TASK BRIEF: Return the full listing exactly as it is written.

PROVIDED MATERIAL:
|---|
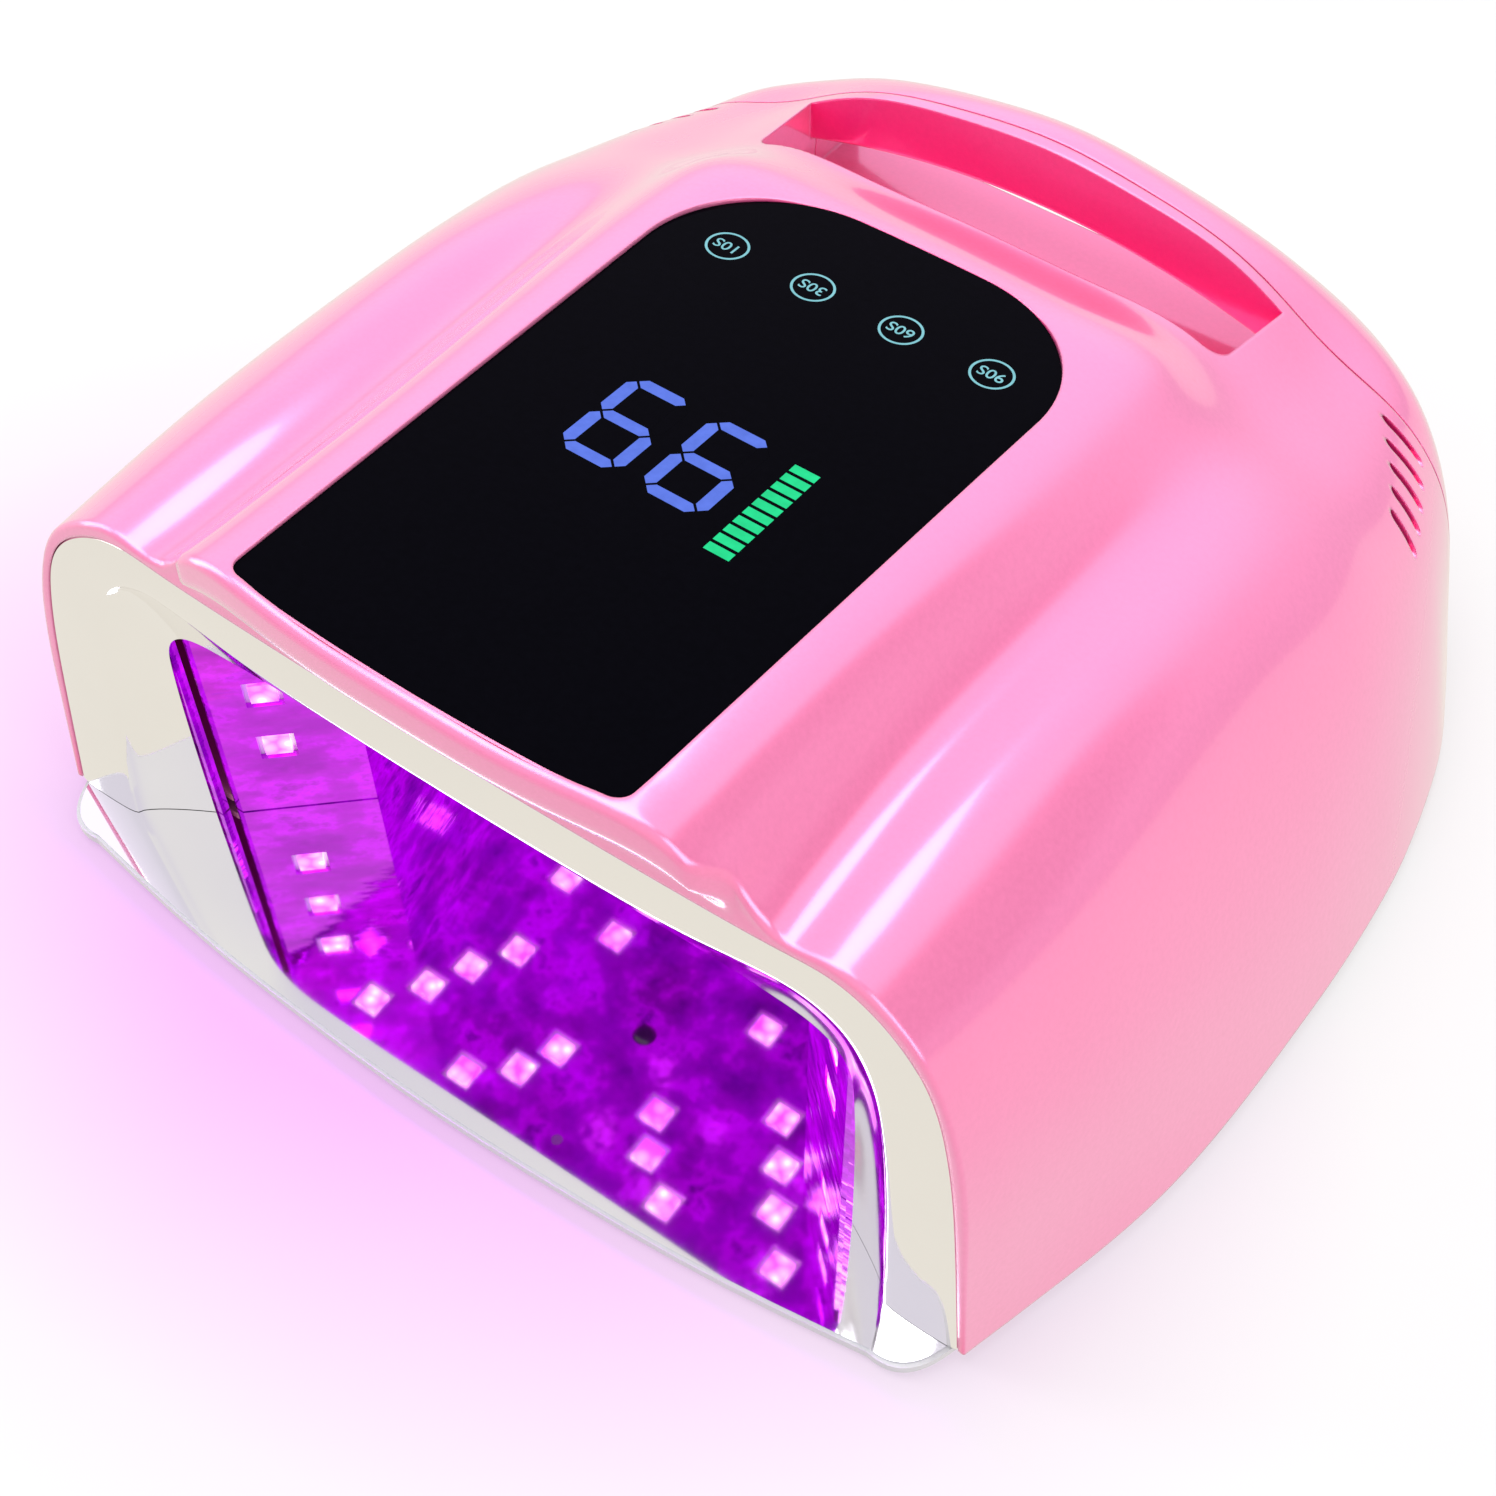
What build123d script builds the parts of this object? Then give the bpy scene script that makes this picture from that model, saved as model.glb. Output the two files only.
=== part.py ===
from build123d import *

from math import cos, radians, sin
import os

# Cordless UV LED nail lamp: arched shell with a carrying handle, chrome front trim,
# faceted reflector, removable mirrored base, touch panel, battery and electronics.

os.makedirs("parts", exist_ok=True)

# ---------------------------------------------------------------- driving dimensions
# Depths are measured back from the trim's foot, heights up from the seam above the base.
FRONT = -94.0              # Y of the trim's foot; the origin is under the footprint's middle
SEAM = 4.0                 # Z of the seam between the body and its base
WALL = 2.4                 # moulded shell wall
STATIONS = 18              # steps of the outer form along its depth
GAP = 0.15                 # assembly clearance between mating parts
REAR_JOINT = 184.0         # depth of the seam between main shell and rear cover
REAR_FACE = 201.5          # depth of the flat rear face
TRIM_LEAN = 0.05           # the trim leans back by this share of its height
BROW_FOOT = 97.5           # height of the underside of the brow over the trim
PLATEAU_FRONT = 105.7      # height of the display plane at its front edge
PLATEAU_TILT = 8.0         # the display plane falls towards the back, degrees
LENS_LENGTH = 136.8
LENS_FRONT_HALF = 37.3
LENS_REAR_HALF = 41.1
LENS_THICK = 2.0
KEY_PITCH = 18.4
KEY_RADIUS = 4.05
KEY_RIM = 0.45
KEY_ROW = 116.4            # distance of the key row from the lens's front edge
DIGIT_HEIGHT = 22.4
DIGIT_WIDTH = 12.6
DIGIT_STROKE = 2.4
DIGIT_LEFT = -18.3         # left edge of the first digit
DIGIT_PITCH = 16.4
DIGIT_ROW = 54.8           # near edge of the digits
BAR_COUNT = 10
BAR_PITCH = 2.62
BAR_SIZE = (4.9, 1.9)
BAR_PLACE = (17.5, 51.0)   # centre of the nearest bar
RECESS_FRONT = 157.5       # depth of the front edge of the handle recess
RECESS_HALF = 52.0
BAR_FRONT = 181.3          # depth of the handle bar's front wall
BAR_UNDER_MID = 64.9       # underside of the bar at the middle and near its ends
BAR_UNDER_END = 56.5
FLOOR_REAR = 45.0          # height of the recess floor where it leaves at the back
BASE_THICK = 2.0
MIRROR_THICK = 0.5
BASE_SPLIT = 138.0         # the removable base ends here, the fixed cover starts
SHADOW = 1.2               # the base stands back from the shell's side by this much
CEILING = 62.8             # inside height of the reflector
REFLECTOR_WALL = 1.2
LED_SIZE = 5.0
LED_WINDOW = 7.0
BOARD = 1.6                # printed circuit board thickness
CELL_RADIUS = 9.2
CELL_LENGTH = 65.0
FOOT_RADIUS = 6.0
FOOT_PROUD = 1.5
SCREW_RADIUS = 1.5
MAGNET_RADIUS = 5.0
MAGNET_THICK = 2.0

# Half outlines of the outer shell, crown first: (half-width, height) at each depth.
SHELL_SECTIONS = {
    0: [(0, 106.1), (26, 105.9), (43, 105.3), (52.2, 96.8), (61.5, 87.4), (70.5, 88.6),
        (79.6, 85.2), (86.8, 78.6), (91.8, 69.3), (96.6, 53.3), (100.2, 25.3), (102.8, 0)],
    45: [(0, 99.6), (26, 99.5), (44.5, 99), (52.4, 91.9), (60.6, 85.4), (70, 86.7), (79.8, 83.5),
         (89.6, 75.7), (97.8, 63), (105.8, 42.1), (111.6, 17.2), (115.4, 0)],
    95: [(0, 92.6), (26, 92.5), (46.5, 92.1), (54.6, 86), (62.3, 80.4), (71.7, 80.7),
         (82.4, 77.2), (92.6, 67.7), (101.1, 54.1), (110.4, 32.3), (116.4, 12.4), (119.4, 0)],
    125: [(0, 88.4), (26, 88.3), (47, 87.6), (55.6, 81.8), (63.9, 76.8), (73.1, 74.5),
          (83.5, 70.1), (94, 61.4), (102.4, 48.6), (110.3, 29), (115.8, 11.7), (119, 0)],
    139: [(0, 86.5), (26, 86.3), (46.5, 85), (55.6, 78.4), (64.4, 73), (73.7, 69.7), (84, 65.4),
          (94, 57.6), (101.8, 45.8), (109.2, 27.4), (114.2, 11.1), (117.2, 0)],
    150: [(0, 80.8), (26, 80.4), (45.5, 78.6), (55.1, 73.2), (64.4, 68.6), (74, 65.2),
          (84.1, 61.1), (93.6, 53.8), (100.9, 42.9), (107.6, 25.8), (112.3, 10.5), (115.1, 0)],
    160: [(0, 75.8), (25, 75.5), (43, 74.8), (54, 70.3), (63.5, 65.6), (73.3, 62.1),
          (83.2, 58.3), (92.2, 51.4), (99, 41), (105.4, 25.1), (109.8, 10.4), (112.6, 0)],
    172: [(0, 78), (24, 76.6), (42, 73.8), (53.3, 68), (62.5, 62.6), (71.8, 58.6), (80.8, 55.2),
          (89, 49.6), (95.3, 40.4), (100.9, 24.8), (104.8, 10.2), (107.5, 0)],
    186: [(0, 80.3), (20, 77.9), (36.5, 73.9), (49.2, 67.8), (58.6, 61.6), (67.8, 56.8),
          (77, 52.4), (84.8, 46), (91, 37.6), (96, 23.6), (99, 9.9), (101.2, 0)],
    195: [(0, 76.6), (19, 74.6), (35.5, 71.2), (48, 67.4), (58.8, 62), (68.2, 56.8),
          (76.6, 51.2), (82.8, 44), (87, 34.8), (90.4, 21.6), (92.3, 9.1), (93.8, 0)],
    REAR_FACE: [(0, 67.6), (17.5, 66.4), (32, 64), (44.5, 60.8), (55.5, 56.6), (64.8, 51.6),
                (72, 45.6), (76.4, 38.2), (79.4, 29.2), (81.8, 18.4), (83, 7.8), (83.8, 0)],
}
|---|
EXPECTED ANSWER:
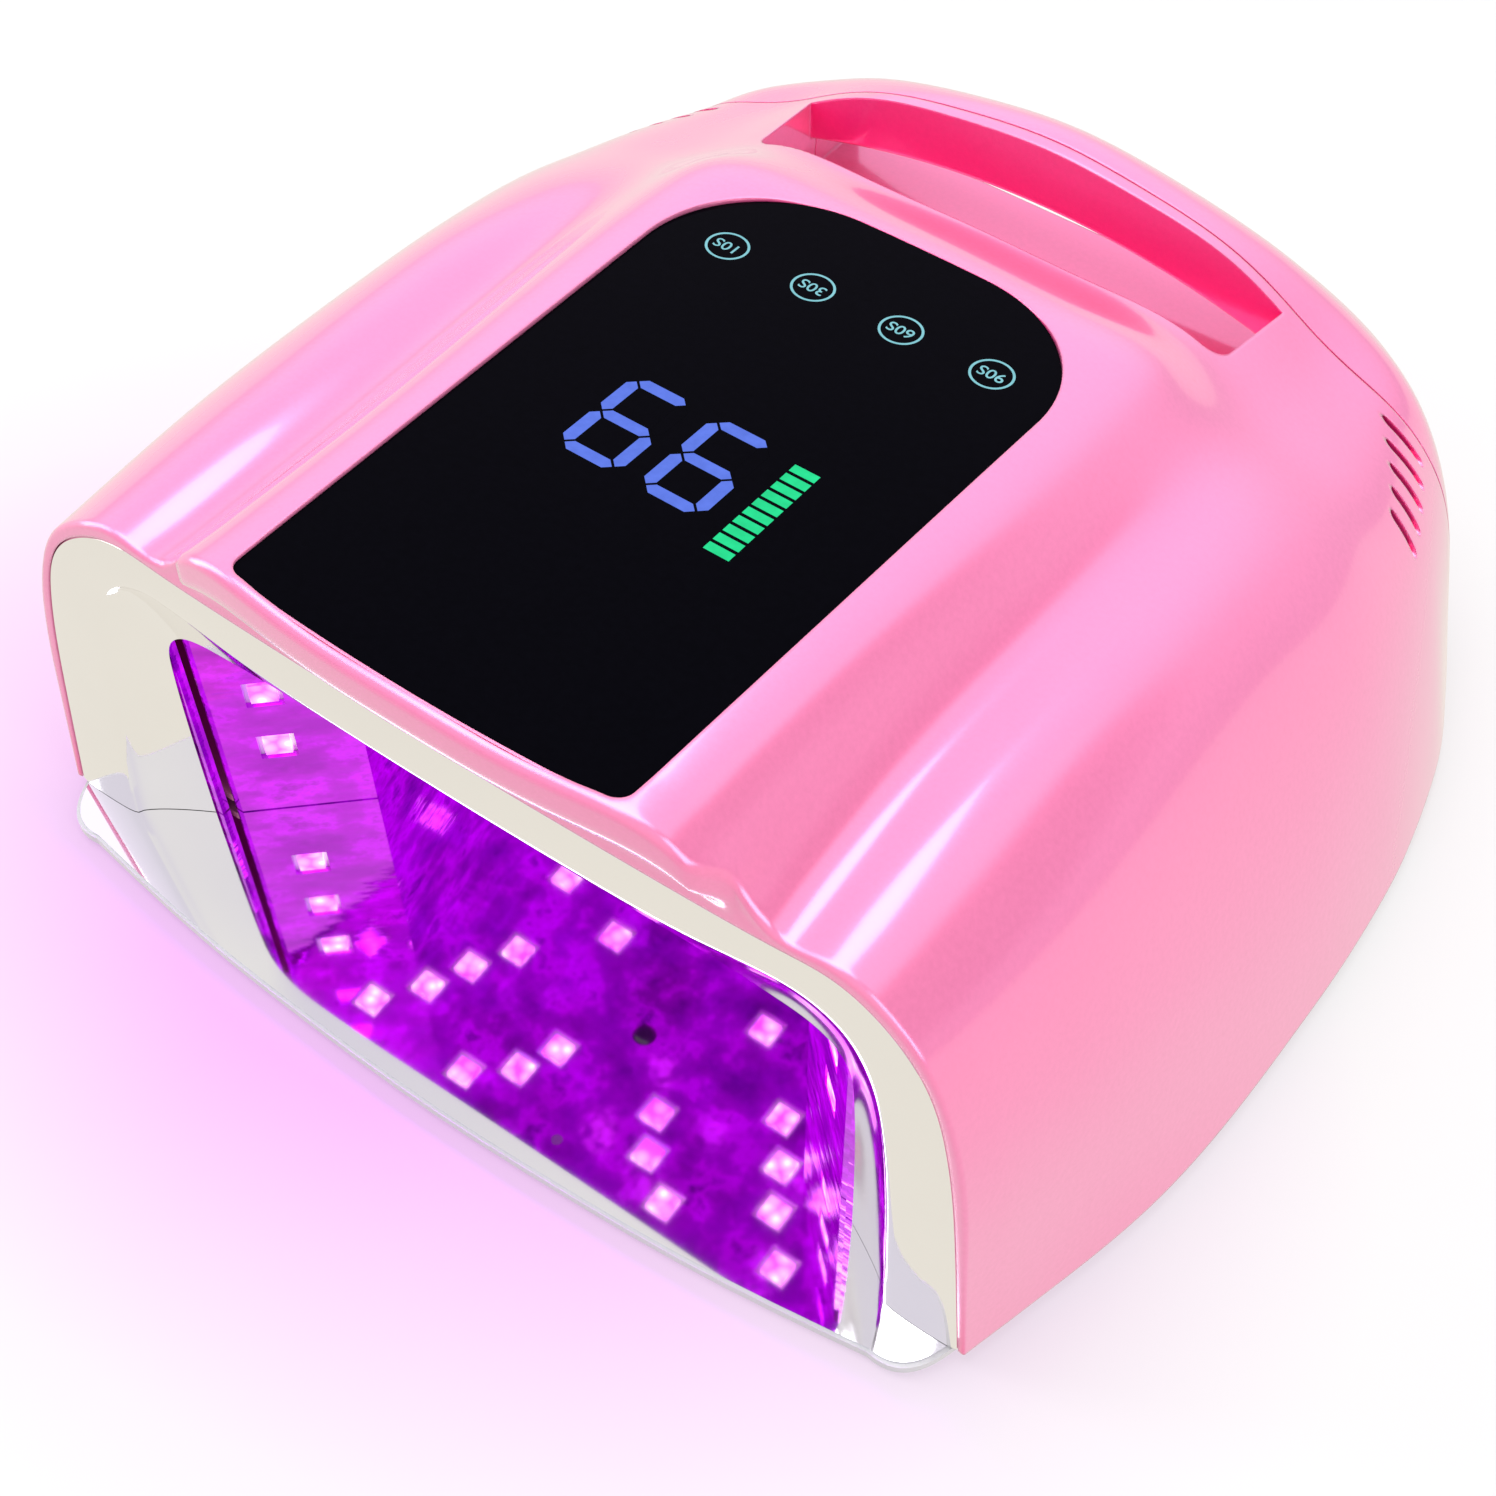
What build123d script builds the parts of this object? Then give the bpy scene script that makes this picture from that model, saved as model.glb. Output the two files only.
=== part.py ===
from build123d import *

from math import cos, radians, sin
import os

# Cordless UV LED nail lamp: arched shell with a carrying handle, chrome front trim,
# faceted reflector, removable mirrored base, touch panel, battery and electronics.

os.makedirs("parts", exist_ok=True)

# ---------------------------------------------------------------- driving dimensions
# Depths are measured back from the trim's foot, heights up from the seam above the base.
FRONT = -94.0              # Y of the trim's foot; the origin is under the footprint's middle
SEAM = 4.0                 # Z of the seam between the body and its base
WALL = 2.4                 # moulded shell wall
STATIONS = 18              # steps of the outer form along its depth
GAP = 0.15                 # assembly clearance between mating parts
REAR_JOINT = 184.0         # depth of the seam between main shell and rear cover
REAR_FACE = 201.5          # depth of the flat rear face
TRIM_LEAN = 0.05           # the trim leans back by this share of its height
BROW_FOOT = 97.5           # height of the underside of the brow over the trim
PLATEAU_FRONT = 105.7      # height of the display plane at its front edge
PLATEAU_TILT = 8.0         # the display plane falls towards the back, degrees
LENS_LENGTH = 136.8
LENS_FRONT_HALF = 37.3
LENS_REAR_HALF = 41.1
LENS_THICK = 2.0
KEY_PITCH = 18.4
KEY_RADIUS = 4.05
KEY_RIM = 0.45
KEY_ROW = 116.4            # distance of the key row from the lens's front edge
DIGIT_HEIGHT = 22.4
DIGIT_WIDTH = 12.6
DIGIT_STROKE = 2.4
DIGIT_LEFT = -18.3         # left edge of the first digit
DIGIT_PITCH = 16.4
DIGIT_ROW = 54.8           # near edge of the digits
BAR_COUNT = 10
BAR_PITCH = 2.62
BAR_SIZE = (4.9, 1.9)
BAR_PLACE = (17.5, 51.0)   # centre of the nearest bar
RECESS_FRONT = 157.5       # depth of the front edge of the handle recess
RECESS_HALF = 52.0
BAR_FRONT = 181.3          # depth of the handle bar's front wall
BAR_UNDER_MID = 64.9       # underside of the bar at the middle and near its ends
BAR_UNDER_END = 56.5
FLOOR_REAR = 45.0          # height of the recess floor where it leaves at the back
BASE_THICK = 2.0
MIRROR_THICK = 0.5
BASE_SPLIT = 138.0         # the removable base ends here, the fixed cover starts
SHADOW = 1.2               # the base stands back from the shell's side by this much
CEILING = 62.8             # inside height of the reflector
REFLECTOR_WALL = 1.2
LED_SIZE = 5.0
LED_WINDOW = 7.0
BOARD = 1.6                # printed circuit board thickness
CELL_RADIUS = 9.2
CELL_LENGTH = 65.0
FOOT_RADIUS = 6.0
FOOT_PROUD = 1.5
SCREW_RADIUS = 1.5
MAGNET_RADIUS = 5.0
MAGNET_THICK = 2.0

# Half outlines of the outer shell, crown first: (half-width, height) at each depth.
SHELL_SECTIONS = {
    0: [(0, 106.1), (26, 105.9), (43, 105.3), (52.2, 96.8), (61.5, 87.4), (70.5, 88.6),
        (79.6, 85.2), (86.8, 78.6), (91.8, 69.3), (96.6, 53.3), (100.2, 25.3), (102.8, 0)],
    45: [(0, 99.6), (26, 99.5), (44.5, 99), (52.4, 91.9), (60.6, 85.4), (70, 86.7), (79.8, 83.5),
         (89.6, 75.7), (97.8, 63), (105.8, 42.1), (111.6, 17.2), (115.4, 0)],
    95: [(0, 92.6), (26, 92.5), (46.5, 92.1), (54.6, 86), (62.3, 80.4), (71.7, 80.7),
         (82.4, 77.2), (92.6, 67.7), (101.1, 54.1), (110.4, 32.3), (116.4, 12.4), (119.4, 0)],
    125: [(0, 88.4), (26, 88.3), (47, 87.6), (55.6, 81.8), (63.9, 76.8), (73.1, 74.5),
          (83.5, 70.1), (94, 61.4), (102.4, 48.6), (110.3, 29), (115.8, 11.7), (119, 0)],
    139: [(0, 86.5), (26, 86.3), (46.5, 85), (55.6, 78.4), (64.4, 73), (73.7, 69.7), (84, 65.4),
          (94, 57.6), (101.8, 45.8), (109.2, 27.4), (114.2, 11.1), (117.2, 0)],
    150: [(0, 80.8), (26, 80.4), (45.5, 78.6), (55.1, 73.2), (64.4, 68.6), (74, 65.2),
          (84.1, 61.1), (93.6, 53.8), (100.9, 42.9), (107.6, 25.8), (112.3, 10.5), (115.1, 0)],
    160: [(0, 75.8), (25, 75.5), (43, 74.8), (54, 70.3), (63.5, 65.6), (73.3, 62.1),
          (83.2, 58.3), (92.2, 51.4), (99, 41), (105.4, 25.1), (109.8, 10.4), (112.6, 0)],
    172: [(0, 78), (24, 76.6), (42, 73.8), (53.3, 68), (62.5, 62.6), (71.8, 58.6), (80.8, 55.2),
          (89, 49.6), (95.3, 40.4), (100.9, 24.8), (104.8, 10.2), (107.5, 0)],
    186: [(0, 80.3), (20, 77.9), (36.5, 73.9), (49.2, 67.8), (58.6, 61.6), (67.8, 56.8),
          (77, 52.4), (84.8, 46), (91, 37.6), (96, 23.6), (99, 9.9), (101.2, 0)],
    195: [(0, 76.6), (19, 74.6), (35.5, 71.2), (48, 67.4), (58.8, 62), (68.2, 56.8),
          (76.6, 51.2), (82.8, 44), (87, 34.8), (90.4, 21.6), (92.3, 9.1), (93.8, 0)],
    REAR_FACE: [(0, 67.6), (17.5, 66.4), (32, 64), (44.5, 60.8), (55.5, 56.6), (64.8, 51.6),
                (72, 45.6), (76.4, 38.2), (79.4, 29.2), (81.8, 18.4), (83, 7.8), (83.8, 0)],
}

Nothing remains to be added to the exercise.